▸ **Goal**:
Find the line containing "---- stand the" and copy it exactly, along with every line after it up to and including the line containing "if empty is". Copy nothing else.

▸ **Dataset extract**:
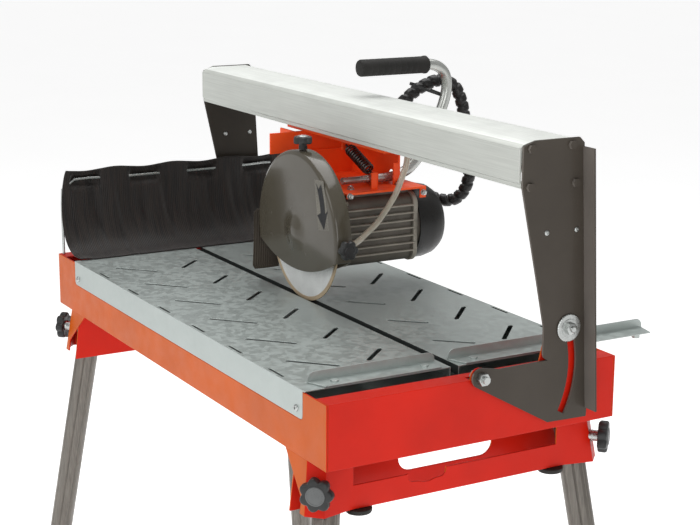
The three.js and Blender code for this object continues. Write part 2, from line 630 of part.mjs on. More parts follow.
add('stator', ring(49.6, 36, 330, 440), copper);
add('rear_end_shield', join(
  ring(61, 21.3, MOTOR.rear + GAP, MOTOR.rear + 10), ring(26, 10, MOTOR.rear + 9, MOTOR.rear + 12),
), castGrey);
add('front_bearing', ring(24, 10.3, MOTOR.front + 8, MOTOR.front + 22, 20), steel);
add('rear_bearing', ring(21, 8.3, MOTOR.rear + GAP, MOTOR.rear + 8.6, 20), steel);

function fanCover() {
  const y = MOTOR.rear;
  const outer = [[0, y + 66], [46, y + 66], [58, y + 62], [66, y + 50], [70, y + 32], [70, y + 2]];
  const inner = [[67, y + 2], [67, y + 31], [63.4, y + 48], [56, y + 59], [46, y + 63], [0, y + 63]];
  const shell = turned([...outer, ...inner].reverse(), BLADE.x, BLADE.z, 36);
  const vents = [];
  for (let i = 0; i < 8; i += 1) {
    const angle = (Math.PI * i) / 4;
    const at = (r) => [BLADE.x + r * Math.cos(angle), BLADE.z + r * Math.sin(angle)];
    vents.push(alongY(slotOutline(at(18), at(38), 4, 2), y + 60, y + 68));
  }
  return cut(shell, ...vents);
}

add('fan_cover', fanCover(), plastic);

// ---- spindle: shaft with rotor and inner flange, blade, outer flange, nut and cooling fan ----
const SPINDLE = { bladeBack: CUT_Y + BLADE.kerf / 2, bladeFront: CUT_Y - BLADE.kerf / 2 };
const back = SPINDLE.bladeBack + GAP;
const faceFront = SPINDLE.bladeFront - GAP;

add('rotor_shaft', turned([
  [0, 252], [10, 252], [10, back], [28, back], [28, back + 6], [10, back + 6], [10, 330], [35, 330], [35, 440],
  [12, 440], [12, 466], [8, 466], [8, 506], [0, 506],
], BLADE.x, BLADE.z, 24), steel);
add('blade', ring(BLADE.radius, 10.3, SPINDLE.bladeFront, SPINDLE.bladeBack, 56), steel);
add('outer_flange', ring(28, 10.3, faceFront - 5, faceFront, 20), steel);
add('arbor_nut', cut(
  alongY(disc(BLADE.x, BLADE.z, 16, 6), faceFront - 13, faceFront - 5 - GAP),
  alongY(disc(BLADE.x, BLADE.z, 10.3, 16), 240, 270),
), steel);

function coolingFan() {
  const y = 486;
  const hub = ring(18, 8.3, y, y + 14, 24);
  const plate = ring(52, 14, y, y + 2, 32);
  const vanes = [];
  for (let i = 0; i < 8; i += 1) {
    const vane = new THREE.BoxGeometry(36, 14, 2.5).translate(33, y + 7, 0).rotateY((Math.PI * i) / 4);
    vanes.push(solid(vane.translate(BLADE.x, 0, BLADE.z)));
  }
  return join(hub, plate, ...vanes);
}

add('cooling_fan', coolingFan(), plastic);

// ---- blade guard: a drum open below, cut along a shallow arc, with two star knobs on its rim ----
function bladeGuard() {
  const { radius, front, back: rear, sheet } = GUARD;
  const { x, z } = BLADE;
  const drum = turned([
    [0, front], [radius - 6, front], [radius - 1.8, front + 1.8], [radius, front + 6], [radius, rear], [0, rear],
  ], x, z, 56);
  const hollow = alongY(disc(x, z, radius - sheet, 56), front + sheet, rear - sheet);
  const dome = turned([
    [0, front - 9], [18, front - 8], [27, front - 5], [33, front + 1], [33, front + sheet], [0, front + sheet],
  ], x, z, 24);
  const mounting = ring(46, 37, rear - 1, MOTOR.front - GAP, 24);
  const domeHollow = alongY(disc(x, z, 24, 24), front - 5.5, front + sheet + 1);
  const below = alongY(outline([...arc(x, 461, 300, 230, 310, 12), [x + 260, -40], [x - 260, -40]].reverse()),
    front - 20, rear + 20);
  const shaftHole = alongY(disc(x, z, 36, 24), rear - sheet - 1, rear + 1);
  return cut(join(cut(join(drum, dome), hollow), mounting), domeHollow, below, shaftHole);
}

add('blade_guard', bladeGuard(), guardPaint);

function guardKnob() {
  const y = 263;
  const { x, z } = BLADE;
  const base = z + GUARD.radius + GAP;
  const star = alongZ(starOutline(x, y, 18, 14.5, 6), base + 12, base + 25);
  const stem = alongZ(disc(x, y, 8, 16), base, base + 13);
  return join(star, stem);
}

function guardSideKnob() {
  const [y, z] = [261, 226];
  const base = BLADE.x + GUARD.radius + GAP;
  const star = alongX(starOutline(y, z, 18, 14.5, 6), base + 12, base + 26);
  const stem = alongX(disc(y, z, 8, 16), base, base + 13);
  return join(star, stem);
}

add('guard_top_knob', guardKnob(), plastic);
add('guard_side_knob', guardSideKnob(), plastic);
add('splash_flap', alongX(outline([
  [247, 130], [296, 130], [296, 243], [248, 243], [240, 236], [240, 137],
]), BLADE.x - GUARD.radius - 4, BLADE.x - GUARD.radius - 1), rubber);

// ---- water hose, cable conduit and switch box of the head ----
const HOSE_ROUTE = [
  [-445, GUARD.back + 1, 221], [-446, 300, 221], [-458, 322, 225], [-474, 346, 232], [-481, 369, 245],
  [-482, 390, 268], [-481, 410, 297], [-480, 422, 325], [-480, 430, 345], [-480, 433, 362],
  [-480, 433, 373], [-480, 433, 383 - GAP],
];
add('water_hose', tube(HOSE_ROUTE, 5.5, 8, 26), clearHose);

const CONDUIT_ROUTE = [
  [-660, 486, 290 + GAP], [-660, 486, 318], [-654, 486, 352], [-641, 487, 388], [-622, 492, 422],
  [-606, 506, 446], [-602, 537, 468], [-593, 572, 480], [-580, 596, 470], [-570, 606, 444],
  [-565, 611, 412], [-562, 618, 370], [-562, 624, 330], [-564, 624, 297], [-571, 617, 268],
  [-582, 603, 252], [-598, 584, 250], [-622, 564, 258], [-645, 548, 267], [-658, 534, 271],
  [-660, 524, 271], [-660, 515 + GAP, 271],
];
add('cable_conduit', tube(CONDUIT_ROUTE, 12, 8, 40), rubber);

function switchBox() {
  const body = block(-690, -631.5, 430, 515, 214, 290);
  const neck = block(-632, BLADE.x - MOTOR.halfWidth - GAP, 440, MOTOR.rear - 2, 226, 280);
  const pocket = block(-691, -684, 450, 484, 238, 268);
  return cut(join(body, neck), pocket);
}

add('switch_box', switchBox(), plastic);
// The rocker stands at its off position; it tips about a line along y behind its middle.
const ROCKER = { x: -686, z: 253, tip: THREE.MathUtils.degToRad(8) };
const rockerPoints = [
  [1, -4], [-2, -12], [-8, -12], [-5.5, 0], [-8, 12], [-2, 12], [1, 4],
].map(([u, v]) => [
  ROCKER.x + u * Math.cos(ROCKER.tip) - v * Math.sin(ROCKER.tip),
  ROCKER.z + u * Math.sin(ROCKER.tip) + v * Math.cos(ROCKER.tip),
]).reverse();
add('switch_rocker', alongY(outline(rockerPoints), 450 + 2 * GAP, 484 - 2 * GAP), plastic);

// ---- stand the machine on its feet, origin under the middle of its bounding box ----
machine.updateMatrixWorld(true);
const bounds = new THREE.Box3().setFromObject(machine);
const middle = bounds.getCenter(new THREE.Vector3());
machine.position.set(-middle.x, -middle.y, -bounds.min.z);

const tileCutter = new THREE.Group();
tileCutter.add(machine);

export default tileCutter;
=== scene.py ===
"""Looks of a bridge tile cutter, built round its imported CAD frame.

Sizes are in millimetres along the machine's own axes, as in the CAD source: x runs along the rail and is 0 at
the near end of the water box, y runs across from the box's left side, z is 0 at the underside of the box.
"""
import math

import bmesh
import bpy
from mathutils import Matrix, Vector


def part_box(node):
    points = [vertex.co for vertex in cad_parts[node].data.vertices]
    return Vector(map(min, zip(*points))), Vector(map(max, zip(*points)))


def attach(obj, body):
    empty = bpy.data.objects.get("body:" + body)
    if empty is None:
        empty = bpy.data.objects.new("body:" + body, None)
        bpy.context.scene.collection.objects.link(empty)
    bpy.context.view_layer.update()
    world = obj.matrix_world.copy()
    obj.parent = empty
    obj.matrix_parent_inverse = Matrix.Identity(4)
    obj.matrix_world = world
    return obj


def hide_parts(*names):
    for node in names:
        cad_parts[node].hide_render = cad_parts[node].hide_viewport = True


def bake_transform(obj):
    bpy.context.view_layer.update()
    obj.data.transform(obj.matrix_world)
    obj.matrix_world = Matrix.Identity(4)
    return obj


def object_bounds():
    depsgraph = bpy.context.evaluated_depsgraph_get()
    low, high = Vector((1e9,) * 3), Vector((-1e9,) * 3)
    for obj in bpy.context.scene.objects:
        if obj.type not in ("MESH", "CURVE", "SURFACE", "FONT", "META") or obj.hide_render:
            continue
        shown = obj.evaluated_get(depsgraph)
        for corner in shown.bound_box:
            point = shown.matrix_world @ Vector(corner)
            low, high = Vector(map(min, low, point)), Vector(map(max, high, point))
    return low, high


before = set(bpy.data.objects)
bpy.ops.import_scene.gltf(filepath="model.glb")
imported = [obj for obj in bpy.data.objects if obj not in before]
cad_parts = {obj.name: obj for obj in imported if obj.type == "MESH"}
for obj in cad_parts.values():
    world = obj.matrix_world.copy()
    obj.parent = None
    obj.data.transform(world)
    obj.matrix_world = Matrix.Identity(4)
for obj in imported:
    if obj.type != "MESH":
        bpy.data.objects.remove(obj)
CAD_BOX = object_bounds()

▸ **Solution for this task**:
// ---- stand the machine on its feet, origin under the middle of its bounding box ----
machine.updateMatrixWorld(true);
const bounds = new THREE.Box3().setFromObject(machine);
const middle = bounds.getCenter(new THREE.Vector3());
machine.position.set(-middle.x, -middle.y, -bounds.min.z);

const tileCutter = new THREE.Group();
tileCutter.add(machine);

export default tileCutter;
=== scene.py ===
"""Looks of a bridge tile cutter, built round its imported CAD frame.

Sizes are in millimetres along the machine's own axes, as in the CAD source: x runs along the rail and is 0 at
the near end of the water box, y runs across from the box's left side, z is 0 at the underside of the box.
"""
import math

import bmesh
import bpy
from mathutils import Matrix, Vector


def part_box(node):
    points = [vertex.co for vertex in cad_parts[node].data.vertices]
    return Vector(map(min, zip(*points))), Vector(map(max, zip(*points)))


def attach(obj, body):
    empty = bpy.data.objects.get("body:" + body)
    if empty is None:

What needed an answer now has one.